◆ **WHAT YOU SHOULD DO**
Output exactly the span of lines that begins at the line containing "zip(*points))), Vector(map(max, zip(*points)))" and ends at the line containing "obj.matrix_world = Matrix.Identity(4)", both lines included.

◆ **RAW DATA**
◇ ◇ ◇ ◇

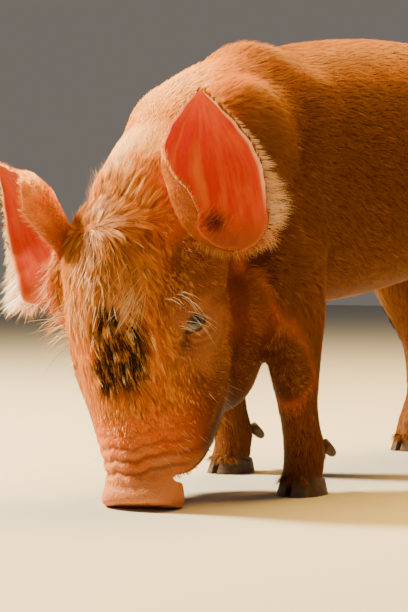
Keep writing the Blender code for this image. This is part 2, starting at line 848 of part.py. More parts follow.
def mouth_plate():
    """A thin bent plate across the muzzle, from under the disc to the mouth corners."""
    place = head_frame()
    rim = []
    for back, height in mouth_line:
        rim.append((back, height + 0.5 * mouth_gap))
    for back, height in reversed(mouth_line):
        rim.append((back, height - 0.5 * mouth_gap))
    shape = bmesh.new()
    sides = []
    for x in (-0.070, 0.070):
        sides.append([shape.verts.new(place @ Vector((x, back, height))) for back, height in rim])
    count = len(rim)
    for index in range(count):
        after = (index + 1) % count
        shape.faces.new((sides[0][index], sides[0][after], sides[1][after], sides[1][index]))
    for row in sides:
        shape.faces.new(row)
    bmesh.ops.triangulate(shape, faces=shape.faces)
    bmesh.ops.recalc_face_normals(shape, faces=shape.faces)
    return add_object("mouth", shape)


def nostrils(disc):
    place = disc_frame()
    for side in (1, -1):
        centre = place @ Vector((side * nostril_spacing, -0.001, 0.0005))
        turn = place.to_3x3().to_4x4() @ Matrix.Rotation(math.radians(side * 12), 4, "Z")
        disc = boolean(disc, ellipsoid("nostril", centre, nostril_radii, turn, 2))
    return disc


def claw(name, leg, half):
    """One horn claw: flat sole, flat inner wall, rounded outer wall and sloping toe."""
    sign = leg["side"] if half == "outer" else -leg["side"]
    slope = (coronet_back - coronet_front) / (claw_toe + claw_heel)
    rows = []
    for level in range(claw_levels + 1):
        t = level / claw_levels
        row = []
        for index in range(claw_sides):
            turn = 2.0 * math.pi * index / claw_sides
            along = -math.cos(turn)
            reach = claw_toe - claw_toe_slope * t if along < 0.0 else claw_heel - claw_heel_slope * t
            y = along * reach
            bow = max(0.0, 1.0 - abs(along) ** 2.4) ** 0.5
            if math.sin(turn) > 0.0:
                x = claw_cleft + claw_width * (0.30 + 0.70 * bow) * min(1.0, 0.30 + bow)
            else:
                x = claw_cleft + claw_hollow * (1.0 - bow)
            row.append(Vector((sign * x, y, t * (coronet_front + slope * (y + claw_toe)))))
        rows.append(row)
    turn = Matrix.Rotation(math.radians(leg["side"] * leg["turn"]), 4, "Z")
    place = Matrix.Translation((*leg["foot"], 0.0)) @ turn
    made = skin_rings(name, [[place @ point for point in row] for row in rows])
    triangulate(made)
    made.data.materials.append(material("hoof"))
    return made


def dewclaw(name, leg, half, host):
    sign = 1 if half == "outer" else -1
    sign *= leg["side"]
    turn = Matrix.Rotation(math.radians(leg["side"] * leg["turn"]), 4, "Z")
    place = Matrix.Translation((*leg["foot"], 0.0)) @ turn
    root = place @ Vector((sign * 0.0070, 0.0135, 0.0330))
    end = place @ Vector((sign * 0.0095, 0.0235, 0.0245))
    points = [root.lerp(end, t) for t in (0.0, 0.7, 0.92, 1.0)]
    radii = [dewclaw_radius * r for r in (1.0, 0.88, 0.6, 0.25)]
    made = tube(name, points, radii, sides=8)
    made = fit_against(made, host)
    made.name = name
    made.data.materials.clear()
    made.data.materials.append(material("hoof"))
    return made


def head_parting():
    """Plane between head and neck, behind the ears and jowls."""
    return slab("head_parting", (-0.004, -0.0853, 0.164), (0.0, -0.8966, -0.4429), (1, 0, 0),
                (0.11, 0.125))


def neck_parting():
    """Plane between neck and trunk, from the withers to the breast."""
    return slab("neck_parting", (0.0, -0.0510, 0.222), (0.0, -0.998, 0.058), (1, 0, 0),
                (0.11, 0.125))


def leg_parting(name):
    """Sloping plate through the top of a leg, lower on its inner side."""
    leg = legs[name]
    fore = name.startswith("fore")
    stations = foreleg_stations if fore else hindleg_stations
    near = min(stations, key=lambda row: abs(row[0] - leg["parting"]))
    centre = (leg["foot"][0] + leg["side"] * near[2], leg["foot"][1] + near[1],
              leg["parting"])
    lean = -0.45 if fore else -0.35
    return disc_plate(name + "_parting", centre, (lean * leg["side"], 0.0, 1.0),
                      0.034 if fore else 0.056)


def sort_pieces(made, places, reach=0.06):
    """Split an object and name each piece after the place that its centre is nearest to."""
    parts = loose_parts(made)
    remove(made)
    parts.sort(key=lambda part: abs(part.calc_volume()), reverse=True)
    found = {}
    for part in parts:
        middle = sum((v.co for v in part.verts), Vector()) / len(part.verts)
        name = min(places, key=lambda key: (places[key] - middle).length)
        if name not in found and (places[name] - middle).length < reach:
            found[name] = add_object(name, part, "coat")
        else:
            part.free()
    return found


def trunk_forms(lowest=0.0):
    """Trunk, neck, shoulders, hams, tail stub, and the legs down to a height."""
    forms = [trunk(), neck_form(), throat_form()]
    forms += [leg_form(name, lowest) for name in legs]
    forms += shoulders_and_hams()
    path = tail_path(tail_steps)[:tail_stub_steps + 4]
    forms.append(tube("tail_stub", [Vector(tail_root) + Vector((0, -0.02, 0.006))] + path,
                      [tail_radii[0] * 1.15] * (len(path) + 1)))
    return forms


def head_and_trunk_forms():
    """The flesh round the head, which hangs clear of the legs' lower parts."""
    return trunk_forms(leg_cut_height) + [head_form()] + face_forms()


def split_body():
    """Part the body into trunk, neck and legs with thin plates."""
    body = fuse_flesh(join("body", trunk_forms()), body_voxel, 9, 0.065)
    path = tail_path(tail_steps)
    along = path[tail_stub_steps + 1] - path[tail_stub_steps - 1]
    body = boolean(body, disc_plate("tail_parting", path[tail_stub_steps], along, 0.016))
    for name in legs:
        body = boolean(body, leg_parting(name))
    clean(body)
    places = {name: Vector((*leg["foot"], 0.075)) for name, leg in legs.items()}
    places["trunk"] = Vector((0.0, 0.06, 0.20))
    found = sort_pieces(body, places, 0.10)
    rest = boolean(found.pop("trunk"), head_parting())
    rest = boolean(rest, neck_parting())
    clean(rest)
    found.update(sort_pieces(rest, {"torso": Vector((0.0, 0.14, 0.21))}))
    front = fuse_flesh(join("front", head_and_trunk_forms()), body_voxel, 9, 0.065)
    front = boolean(front, head_parting())
    front = boolean(front, neck_parting())
    clean(front)
    found.update(sort_pieces(front, {"neck": Vector((0.0, -0.085, 0.20))}, 0.04))
    return found


def carve_head():
    """The head as one piece, with its sockets, lids, mouth and a parted snout disc."""
    head = join("head", head_and_trunk_forms() + [disc_form()])
    head = fuse_flesh(head, head_voxel, 7, 0.070)
    place = disc_frame()
    normal = place.to_3x3() @ Vector((0, 0, 1))
    centre = place @ Vector((0.0, 0.002, disc_part_height))
    head = boolean(head, head_parting())
    head = boolean(head, disc_plate("disc_parting", centre, normal, 0.034))
    clean(head)
    found = sort_pieces(head, {"head": head_frame() @ Vector((0.0, 0.03, 0.11)),
                               "snout_disc": centre - normal * 0.006}, 0.05)
    head = found["head"]
    disc = found["snout_disc"]
    plain = evaluated_copy(head, "plain_head")
    for side in ("left", "right"):
        centre, socket, opening = eye_parts(side)
        head = boolean(head, socket)
        head = boolean(head, opening)
    head = boolean(head, mouth_plate())
    keep_largest(head)
    clean(head)
    disc = nostrils(disc)
    bisect(disc, (0.0, 0.0, 0.0), (0.0, 0.0, 1.0))
    keep_largest(disc)
    clean(disc)
    head.name = "head"
    disc.name = "snout_disc"
    return head, disc, plain


def finish_legs(found):
    for name, leg in legs.items():
        made = found[name]
        turn = Matrix.Rotation(math.radians(leg["side"] * leg["turn"]), 4, "Z").to_3x3()
        slope = (coronet_back - coronet_front) / (claw_toe + claw_heel)
        normal = turn @ Vector((0.0, -slope, 1.0)).normalized()
        middle = coronet_front + slope * claw_toe
        bisect(made, Vector((*leg["foot"], middle + gap)), normal)
        keep_largest(made)
        clean(made)
        for half in ("outer", "inner"):
            claw(name + "_claw_" + half, leg, half)
            dewclaw(name + "_dewclaw_" + half, leg, half, made)


def tail_tuft(path):
    """A few thin locks round the tail's tip, trailing on along it."""
    draw = random.Random(lock_seed)
    ahead = (path[-1] - path[-3]).normalized()
    side = ahead.orthogonal().normalized()
    made = []
    for index in range(tail_locks):
        turn = Matrix.Rotation(2.0 * math.pi * index / tail_locks, 3, ahead)
        out = turn @ side
        root = path[-1] - ahead * (lock_root + tail_lock_step * index) + out * tail_lock_offset
        away = (ahead + out * draw.uniform(*tail_lock_spread)).normalized()
        made.append(lock("tail_lock", root, away, ahead.cross(out), tail_lock_length,
                         tail_lock_width * lock_width, out * tail_lock_bend))
    return made


def tail_node():
    whole = tail_path(tail_steps)
    path = whole[tail_stub_steps:]
    ahead = (whole[tail_stub_steps + 1] - whole[tail_stub_steps - 1]).normalized()
    path[0] = path[0] + ahead * gap
    path = [path[0]] + path[2::2]
    count = len(path) - 1
    radii = [tail_radii[0] + (tail_radii[1] - tail_radii[0]) * (index / count) ** 0.8
             for index in range(count + 1)]
    made = tube("tail", path, radii, sides=9)
    triangulate(made)
    made = union_all(made, tail_tuft(path), "tail_group")
    keep_largest(made)
    clean(made, fine_merge)
    made.name = "tail"
    made.data.materials.clear()
    made.data.materials.append(material("coat"))
    return made


def settle():
    """Move the centre of the footprint to the origin, the soles at zero."""
    solids = [made for made in bpy.data.objects if made.type == "MESH"]
    corners = [made.matrix_world @ vert.co for made in solids for vert in made.data.vertices]
    middle_x = 0.5 * (min(c.x for c in corners) + max(c.x for c in corners))
    middle_y = 0.5 * (min(c.y for c in corners) + max(c.y for c in corners))
    for made in solids:
        made.data.transform(Matrix.Translation((-middle_x, -middle_y, 0.0)))


def main():
    clear_scene()
    found = split_body()
    finish_legs(found)
    head, disc, plain = carve_head()
    for side in ("left", "right"):
        eyeball(side)
        made = ear_node(side, plain)
        made.data.materials.clear()
        made.data.materials.append(material("ear"))
    for made, finish in ((head, "face"), (disc, "snout")):
        made.data.materials.clear()
        made.data.materials.append(material(finish))
    remove(plain)
    tail_node()
    settle()
    for made in bpy.data.objects:
        made.data.shade_smooth()
        made.data.set_sharp_from_angle(angle=math.radians(40))


main()
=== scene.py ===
import math
import random

import bmesh
import bpy
import numpy as np
from mathutils import Matrix, Vector
from mathutils.bvhtree import BVHTree
from mathutils.kdtree import KDTree


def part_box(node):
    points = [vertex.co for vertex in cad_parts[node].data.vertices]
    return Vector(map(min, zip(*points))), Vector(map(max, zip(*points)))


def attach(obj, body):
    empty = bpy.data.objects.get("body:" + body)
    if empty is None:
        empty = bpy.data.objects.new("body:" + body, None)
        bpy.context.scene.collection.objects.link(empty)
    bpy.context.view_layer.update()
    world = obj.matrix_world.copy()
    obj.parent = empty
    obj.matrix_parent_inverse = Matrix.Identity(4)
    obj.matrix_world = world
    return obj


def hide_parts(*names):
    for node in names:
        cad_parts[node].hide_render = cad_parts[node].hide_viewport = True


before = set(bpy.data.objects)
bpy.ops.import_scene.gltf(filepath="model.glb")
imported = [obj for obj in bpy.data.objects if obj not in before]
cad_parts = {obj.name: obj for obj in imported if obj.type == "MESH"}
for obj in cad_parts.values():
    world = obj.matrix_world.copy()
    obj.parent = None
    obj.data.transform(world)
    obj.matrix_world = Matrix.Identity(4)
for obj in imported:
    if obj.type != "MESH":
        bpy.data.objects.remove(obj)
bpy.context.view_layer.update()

# Everything is modelled from the floor point midway between the forefeet, facing -Y,
# and moved by one offset onto the frame at the end

headPlace = {"origin": (0.021, -0.154, 0.0), "yaw": 13.0, "roll": 8.5}
eyes = {
    "radius": 0.0095,
    "place": (0.0372, 0.0250, 0.1100),
    "axis": (0.80, -0.60, 0.06),
    "lid": 0.0021,
    "length": 0.0180,
    "height": 0.0112,
    "slant": 34.0,
    "duct": 0.22,
}


def headFrame():
    yaw = Matrix.Rotation(math.radians(headPlace["yaw"]), 4, "Z")
    roll = Matrix.Rotation(math.radians(-headPlace["roll"]), 4, "Y")
    return Matrix.Translation(headPlace["origin"]) @ yaw @ roll


def signOf(side):
    return 1.0 if side == "left" else -1.0


def headPoint(side, place):
    return headFrame() @ Vector((signOf(side) * place[0], place[1], place[2]))


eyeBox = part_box("eye_left")
eyeMiddle = (Vector(eyeBox[0]) + Vector(eyeBox[1])) * 0.5
moved = eyeMiddle - headPoint("left", eyes["place"])
toFrame = Matrix.Translation(moved)

camera = {
    "place": (0.7563, -0.9710, 0.1483),
    "down": 1.17,
    "turn": 40.0,
    "focalPixels": 1766.0,
    "pixelsHigh": 612.0,
    "sensor": 36.0,
}


def addCamera():
    data = bpy.data.cameras.new("camera")
    data.sensor_width = camera["sensor"]
    data.lens = camera["sensor"] * camera["focalPixels"] / camera["pixelsHigh"]
    made = bpy.data.objects.new("camera", data)
    made.location = Vector(camera["place"]) + moved
    tilt = math.radians(90.0 - camera["down"])
    made.rotation_euler = (tilt, 0.0, math.radians(camera["turn"]))
    bpy.context.scene.collection.objects.link(made)
    bpy.context.scene.camera = made


addCamera()
print("camera set")


# Mesh helpers

def addObject(name, mesh):
    made = bpy.data.objects.new(name, mesh)
    bpy.context.scene.collection.objects.link(made)
    return made


def objectFromBmesh(name, shape):
    mesh = bpy.data.meshes.new(name)
    shape.to_mesh(mesh)
    shape.free()
    return addObject(name, mesh)


def removeObject(made):
    mesh = made.data
    bpy.data.objects.remove(made, do_unlink=True)
    if mesh.users == 0:
        bpy.data.meshes.remove(mesh)


def applyModifiers(made):
    bpy.context.view_layer.update()
    graph = bpy.context.evaluated_depsgraph_get()
    mesh = bpy.data.meshes.new_from_object(made.evaluated_get(graph))
    made.modifiers.clear()
    old = made.data
    made.data = mesh
    bpy.data.meshes.remove(old)
    return made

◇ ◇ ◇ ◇

◆ **SOLUTION TO THIS TASK**
    return Vector(map(min, zip(*points))), Vector(map(max, zip(*points)))


def attach(obj, body):
    empty = bpy.data.objects.get("body:" + body)
    if empty is None:
        empty = bpy.data.objects.new("body:" + body, None)
        bpy.context.scene.collection.objects.link(empty)
    bpy.context.view_layer.update()
    world = obj.matrix_world.copy()
    obj.parent = empty
    obj.matrix_parent_inverse = Matrix.Identity(4)
    obj.matrix_world = world
    return obj


def hide_parts(*names):
    for node in names:
        cad_parts[node].hide_render = cad_parts[node].hide_viewport = True


before = set(bpy.data.objects)
bpy.ops.import_scene.gltf(filepath="model.glb")
imported = [obj for obj in bpy.data.objects if obj not in before]
cad_parts = {obj.name: obj for obj in imported if obj.type == "MESH"}
for obj in cad_parts.values():
    world = obj.matrix_world.copy()
    obj.parent = None
    obj.data.transform(world)
    obj.matrix_world = Matrix.Identity(4)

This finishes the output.